Matå'pang today has been reclaimed as a celebrated figure by many in the younger generation of Chamorro activists, who view him as a moving figure of resistance against imperial domination and cultural erasure. Jay Baza Pascua's spoken-word poem "A Descendant of Matå'pang" is a good example of this movement to rehabilitate Matå'pang as a Chamorro icon. In that poem, Pascua states:"You see, Father Luis de San Vitores was determined to bring God to the "Indios" of the Pacific.

"Determined enough he disobeyed Matåpang’s order not to baptize his ailing child ... Matåpang retaliated by killing the missionary priest.

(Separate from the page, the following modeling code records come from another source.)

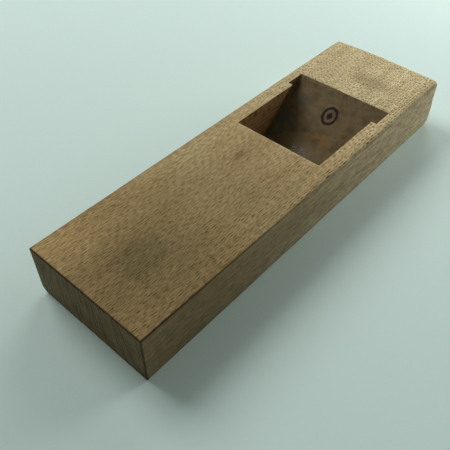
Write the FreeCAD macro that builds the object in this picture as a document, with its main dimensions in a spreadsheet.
"""The wooden body of a pull-type hand plane, with its iron taken out.

It is one block of oak. A throat is cut through it, from the top face to a mouth in the sole.
The rear wall of the throat is the bed that the iron lies on, and a groove in each cheek
holds an edge of the iron down on that bed. The grooves narrow downwards, because the iron
is a wedge.

Frame: origin at the middle of the sole, +X along the block to the heel, the end that is
struck to free the iron, +Y to the left and +Z up. Lengths are in millimetres and angles in
degrees.
"""

import FreeCAD, Part
import os
import Sketcher

NODE = "plane_body"
TOLERANCE = 0.01

DIMENSIONS = {
    # The block
    "body_length": 275.0,  # over the crown of the heel
    "body_width": 81.5,
    "body_height": 33.8,
    "heel_crown": 1.0,  # how far the heel bulges at mid-width
    # The throat
    "bed_top": 81.3,  # X of the bed's edge in the top face
    "bed_angle": 38.66,  # a rise of 8 in a run of 10
    "front_top": 10.1,  # X of the front wall's edge in the top face
    "front_angle": 60.0,
    "lip_height": 6.0,  # of the steeper stretch in front of the mouth
    "mouth_front": 27.5,  # X of the mouth's front edge in the sole
    "throat_width": 61.0,
    # The grooves in the cheeks
    "groove_top": 66.2,  # X of their front edge in the top face
    "groove_angle": 42.3,
    "groove_foot": 4.0,  # height of their lower ends above the sole
    "groove_span": 68.4,  # from the floor of one groove to the floor of the other
    # The bevelled edges
    "left_bevel": 3.8,  # along the sole's left edge
    "heel_bevel": 4.4,  # across the sole's heel edge
    "arris": 0.5,  # round the top face and up the four corners
}

# Places worked out from the dimensions, as formulas over the sheet's cells.
TOE = "-sheet.body_length / 2"
HEEL_CORNER = "sheet.body_length / 2 - sheet.heel_crown"
LEFT = "sheet.body_width / 2"
RIGHT = "-sheet.body_width / 2"
TOP = "sheet.body_height"
SOLE = "0"
HEEL_RADIUS = "((sheet.body_width / 2)^2 + sheet.heel_crown^2) / (2 * sheet.heel_crown)"


def leaning_back(top, angle, height):
    """X, at a height, of a wall that slopes down towards the toe from its top edge."""
    return f"sheet.{top} - (sheet.body_height - {height}) / tan(sheet.{angle} * 1 deg)"


def leaning_forward(top, angle, height):
    """X, at a height, of a wall that slopes down towards the heel from its top edge."""
    return f"sheet.{top} + (sheet.body_height - {height}) / tan(sheet.{angle} * 1 deg)"


def fill_sheet(doc):
    """Gives each driving dimension a row of the sheet and an alias."""
    sheet = doc.addObject("Spreadsheet::Sheet", "sheet")
    for row, (name, value) in enumerate(DIMENSIONS.items(), start=1):
        sheet.set(f"A{row}", name)
        sheet.set(f"B{row}", str(value))
        sheet.setAlias(f"B{row}", name)
    doc.recompute()


def sketch_on(body, role, name):
    """A new sketch on one of the body's own origin planes."""
    plane = next(f for f in body.Origin.OriginFeatures if f.Role == role)
    sketch = body.newObject("Sketcher::SketchObject", name)
    sketch.AttachmentSupport = [(plane, "")]
    sketch.MapMode = "FlatFace"
    return sketch


def bind(sketch, constraint, formula):
    """Adds a dimension to the sketch and ties it to a formula."""
    index = sketch.addConstraint(constraint)
    sketch.setExpression(f"Constraints[{index}]", formula)


def draw_outline(sketch, corners, crown=None, crown_radius=None):
    """Draws a closed outline and ties each corner to its two formulas.

    Its edges are straight. With a crown, the last edge is an arc that stands out from its
    chord by that formula at its middle.
    """
    points = []
    for corner in corners:
        across, up = (float(sketch.evalExpression(formula)) for formula in corner)
        points.append(FreeCAD.Vector(across, up, 0))
    following = points[1:] + points[:1]
    edges = [Part.LineSegment(start, end) for start, end in zip(points, following)]
    if crown:
        height = float(sketch.evalExpression(crown))
        middle = (points[-1] + points[0]) * 0.5 + FreeCAD.Vector(height, 0, 0)
        edges[-1] = Part.Arc(points[-1], middle, points[0])
    sketch.addGeometry(edges)

    count = len(corners)
    for i in range(count):
        sketch.addConstraint(Sketcher.Constraint("Coincident", i, 2, (i + 1) % count, 1))
    for i, (across, up) in enumerate(corners):
        bind(sketch, Sketcher.Constraint("DistanceX", -1, 1, i, 1, points[i].x), across)
        bind(sketch, Sketcher.Constraint("DistanceY", -1, 1, i, 1, points[i].y), up)
    if crown:
        radius = float(sketch.evalExpression(crown_radius))
        bind(sketch, Sketcher.Constraint("Radius", count - 1, radius), crown_radius)


def add_block(body):
    """The plain block, with its slightly crowned heel."""
    sketch = sketch_on(body, "XY_Plane", "block_outline")
    corners = [(HEEL_CORNER, LEFT), (TOE, LEFT), (TOE, RIGHT), (HEEL_CORNER, RIGHT)]
    draw_outline(sketch, corners, "sheet.heel_crown", HEEL_RADIUS)
    block = body.newObject("PartDesign::Pad", "block")
    block.Profile = sketch
    block.setExpression("Length", TOP)
    body.Document.recompute()
    return block


def cut_across(body, name, corners, width, already_open=0.0):
    """Cuts a side-on outline out of the block, evenly to both sides of its middle.

    The volume that goes is compared with the outline's area times the width that wasn't
    open before.
    """
    before = body.Shape.Volume
    sketch = sketch_on(body, "XZ_Plane", f"{name}_outline")
    draw_outline(sketch, corners)
    pocket = body.newObject("PartDesign::Pocket", name)
    pocket.Profile = sketch
    pocket.SideType = "Symmetric"
    pocket.setExpression("Length", f"sheet.{width}")
    body.Document.recompute()

    area = Part.Face(Part.Wire(sketch.Shape.Edges)).Area
    expected = area * (DIMENSIONS[width] - already_open)
    removed = before - body.Shape.Volume
    if abs(removed - expected) > TOLERANCE * expected:
        raise RuntimeError(f"{name} removed {removed:.0f} mm3, not {expected:.0f} mm3")


def cut_throat(body):
    """The throat: its bed, its front wall and the steeper lip in front of the mouth."""
    lip_top = leaning_forward("front_top", "front_angle", "sheet.lip_height")
    corners = [
        ("sheet.front_top", TOP),
        (lip_top, "sheet.lip_height"),
        ("sheet.mouth_front", SOLE),
        (leaning_back("bed_top", "bed_angle", SOLE), SOLE),
        ("sheet.bed_top", TOP),
    ]
    cut_across(body, "throat", corners, "throat_width")


def cut_grooves(body):
    """Both grooves in one cut, because they lie opposite each other along the bed."""
    foot = "sheet.groove_foot"
    corners = [
        ("sheet.groove_top", TOP),
        (leaning_back("groove_top", "groove_angle", foot), foot),
        (leaning_back("bed_top", "bed_angle", foot), foot),
        ("sheet.bed_top", TOP),
    ]
    cut_across(body, "grooves", corners, "groove_span", DIMENSIONS["throat_width"])


def edges_where(shape, test):
    """The names of the edges whose end points pass a test."""
    return [
        f"Edge{i}"
        for i, edge in enumerate(shape.Edges, start=1)
        if test([vertex.Point for vertex in edge.Vertexes])
    ]


def bevel(body, name, size, edges):
    """Cuts a bevel of one size along the named edges of the body so far."""
    before = body.Tip
    chamfer = body.newObject("PartDesign::Chamfer", name)
    chamfer.Base = (before, edges)
    chamfer.setExpression("Size", f"sheet.{size}")
    body.Document.recompute()


def bevel_edges(body):
    """The wide bevels of the sole's left and heel edges, then the fine ones of the arrises."""
    half_width = DIMENSIONS["body_width"] / 2 - TOLERANCE
    half_length = DIMENSIONS["body_length"] / 2 - DIMENSIONS["heel_crown"] - TOLERANCE
    top = DIMENSIONS["body_height"] - TOLERANCE

    def on_sole_left(ends):
        return all(p.z < TOLERANCE and p.y > half_width for p in ends)

    def on_sole_heel(ends):
        return all(p.z < TOLERANCE and p.x > half_length for p in ends)

    def on_rim_or_corner(ends):
        outside = all(abs(p.x) > half_length or abs(p.y) > half_width for p in ends)
        return outside and any(p.z > top for p in ends)

    bevel(body, "left_edge", "left_bevel", edges_where(body.Shape, on_sole_left))
    bevel(body, "heel_edge", "heel_bevel", edges_where(body.Shape, on_sole_heel))
    bevel(body, "arrises", "arris", edges_where(body.Shape, on_rim_or_corner))


def build(doc):
    fill_sheet(doc)
    body = doc.addObject("PartDesign::Body", NODE)
    body.Label = NODE
    add_block(body)
    cut_throat(body)
    cut_grooves(body)
    bevel_edges(body)
    return body


def check(doc, body):
    """Stops on any failed object, and unless the body is one sound solid of its stated size."""
    for item in doc.Objects:
        if "Invalid" in item.State or "Error" in item.State:
            raise RuntimeError(f"{item.Name} failed: {item.State}")
    shape = body.Shape
    if shape.isNull() or not shape.isValid() or len(shape.Solids) != 1:
        raise RuntimeError(f"{body.Label} isn't one sound solid")
    box = shape.optimalBoundingBox()
    wanted = (DIMENSIONS["body_length"], DIMENSIONS["body_width"], DIMENSIONS["body_height"])
    for found, size in zip((box.XLength, box.YLength, box.ZLength), wanted):
        if abs(found - size) > TOLERANCE:
            raise RuntimeError(f"{body.Label} measures {found:.2f} mm, not {size:.2f} mm")


def main():
    doc = FreeCAD.newDocument("hand_plane")
    body = build(doc)
    doc.recompute()
    check(doc, body)
    os.makedirs("parts", exist_ok=True)
    body.Shape.exportStep(f"parts/{body.Label}.step")
    print(f"{body.Label}: {body.Shape.Volume / 1000:.1f} cm3")


main()
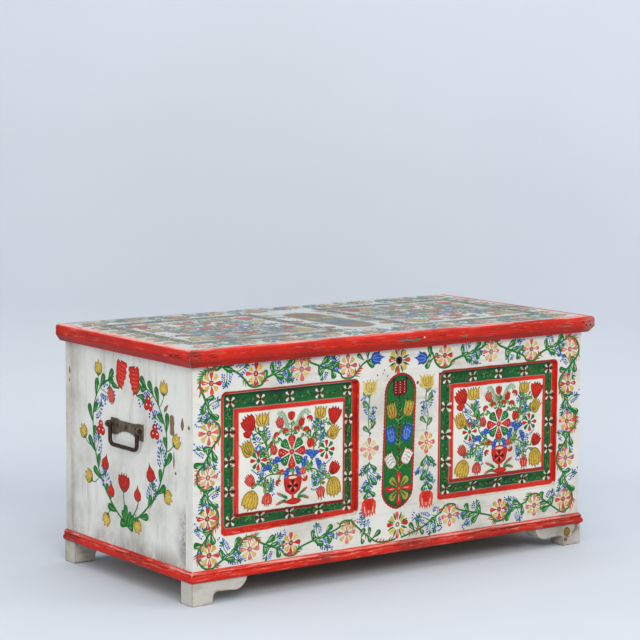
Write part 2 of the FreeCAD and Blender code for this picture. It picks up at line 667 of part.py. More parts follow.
def bail(word, side):
    """A round bar bent to a D, with a pivot and a knob through each ear."""
    x = outward(side, "handle_standoff")
    corner_z = f"({HANDLE_Z} - bail_drop + bail_corner_radius)"
    knob_start = "(handle_plate_length / 2 + bail_knob_gap)"
    solids = [rod(f"{word}_grip", "bail_radius", f"{BAIL_SPAN} - 2 * bail_corner_radius",
                  (x, f"(-{BAIL_SPAN} / 2 + bail_corner_radius)", f"({HANDLE_Z} - bail_drop)"), "+Y")]
    for end, label, heading in ((-1, "front", "-Y"), (1, "back", "+Y")):
        leg_y = f"({end} * {BAIL_SPAN} / 2)"
        leg_length = "bail_drop - bail_corner_radius"
        solids.append(rod(f"{word}_{label}_leg", "bail_radius", leg_length, (x, leg_y, corner_z), "+Z"))
        pivot_length = f"{knob_start} + bail_knob_length - {BAIL_SPAN} / 2"
        solids.append(rod(f"{word}_{label}_pivot", "bail_pivot_radius", pivot_length, (x, leg_y, HANDLE_Z), heading))
        solids.append(rod(f"{word}_{label}_knob", "bail_knob_radius", "bail_knob_length",
                          (x, f"({end} * {knob_start})", HANDLE_Z), heading))
        ball = doc.addObject("Part::Sphere", f"{word}_{label}_leg_top")
        bind(ball, "Radius", "bail_radius")
        place(ball, (x, leg_y, HANDLE_Z))
        corner = doc.addObject("Part::Torus", f"{word}_{label}_bail_corner")
        bind(corner, "Radius1", "bail_corner_radius")
        bind(corner, "Radius2", "bail_radius")
        corner.Angle3 = 90
        spin = FreeCAD.Rotation(FreeCAD.Vector(0, 0, 1), 0 if end > 0 else -90)
        corner_y = f"({end} * ({BAIL_SPAN} / 2 - bail_corner_radius))"
        place(corner, (x, corner_y, corner_z), TURNS["+X"].multiply(spin))
        solids += [ball, corner]
    piece(fuse(f"{word}_bail", solids), f"{word}_handle_bail")


def handle_plate(word, side):
    """The nailed plate; returns the holes of its nails."""
    half = "(handle_plate_length / 2)"
    lug = f"({half} - handle_plate_lug)"
    shoulder = f"({lug} - handle_plate_shoulder)"
    top = f"({HANDLE_Z} + handle_plate_above)"
    waist = f"({HANDLE_Z} + handle_plate_waist)"
    bottom = f"({HANDLE_Z} - handle_plate_below)"
    outline = [(f"(-{half})", bottom), (f"(-{lug})", bottom, "handle_arch_radius", -1), (lug, bottom),
               (half, bottom), (half, top), (lug, top), (shoulder, waist), (f"(-{shoulder})", waist),
               (f"(-{lug})", top), (f"(-{half})", top)]
    face = outward(side, "handle_plate_thickness")
    blank = pad(f"{word}_handle_plate_blank", "YZ_Plane", outline, *ordered(side, outward(side, "0"), face))
    ears = []
    bores = []
    for end, label, heading in ((-1, "front", "+Y"), (1, "back", "-Y")):
        y = f"({end} * {half})"
        span = ordered(end, f"({end} * ({half} - ear_thickness))", y)
        axis_x = outward(side, "handle_standoff")
        ears.append(box(f"{word}_{label}_ear_web", ordered(side, outward(side, "0"), axis_x), span,
                        around(HANDLE_Z, "(2 * ear_radius)")))
        spot = (axis_x, y, HANDLE_Z)
        ears.append(rod(f"{word}_{label}_ear_round", "ear_radius", "ear_thickness", spot, heading))
        bore_start = (axis_x, f"({end} * ({half} + overrun))", HANDLE_Z)
        bores.append(rod(f"{word}_{label}_ear_bore", "bail_pivot_radius + running_gap",
                         "ear_thickness + 2 * overrun", bore_start, heading))
    nail_y = f"({lug} - handle_plate_shoulder / 2)"
    spots = [(face, f"({step} * {nail_y})", HANDLE_Z) for step in (-1, 0, 1)]
    made, holes = nails(f"{word}_handle_nail", spots, "-X" if side < 0 else "+X")
    piece(group(f"{word}_handle_nail_group", made), f"{word}_handle_nails")
    whole = fuse(f"{word}_plate_whole", [blank, *ears])
    piece(cut(f"{word}_plate", whole, *bores, *holes), f"{word}_handle_plate")
    return holes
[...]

"It was not that Matåpang defied the missionary’s spiritual relief but that San Vitores defied Matåpang’s cultural belief.

"In so doing … this legendary chief ignited the flames that started a 30-year war between the Chamorros and the Spanish ... the embers of that fire continue to burn within the hearts of those who want Guam to be free from colonial rule."

Matapang Beach Park is a small public park along Tumon Bay in Tumon that is popular with local outrigger canoe rowing teams. It is located off of Pale San Vitores Road, named after the Jesuit.

==Academic critiques==
Professor Vince Diaz has critically examined the legacy of Maga'låhi Matå'pang in his presentation and later article "In the Wake of Matå'pang's Canoe." His talks deconstruct the varying accounts of Matå’pang from both indigenous and colonial views. In doing so, he utilizes the metaphor of the canoe – the literal and symbolic seafaring vessel of the Chamorros – and delves into the linguistic variations of the word matå'pang between Chamorro and Tagalog. "The first step is to displace momentarily San Vitores as the principle sign in favor of Native perspective and reality, so that the new protagonist is Matå'pang", said Diaz. "The second step would be to appreciate Matå'pang in native discourse, that is, in terms of how it has and how it can be understood and comprehended in indigenous ways".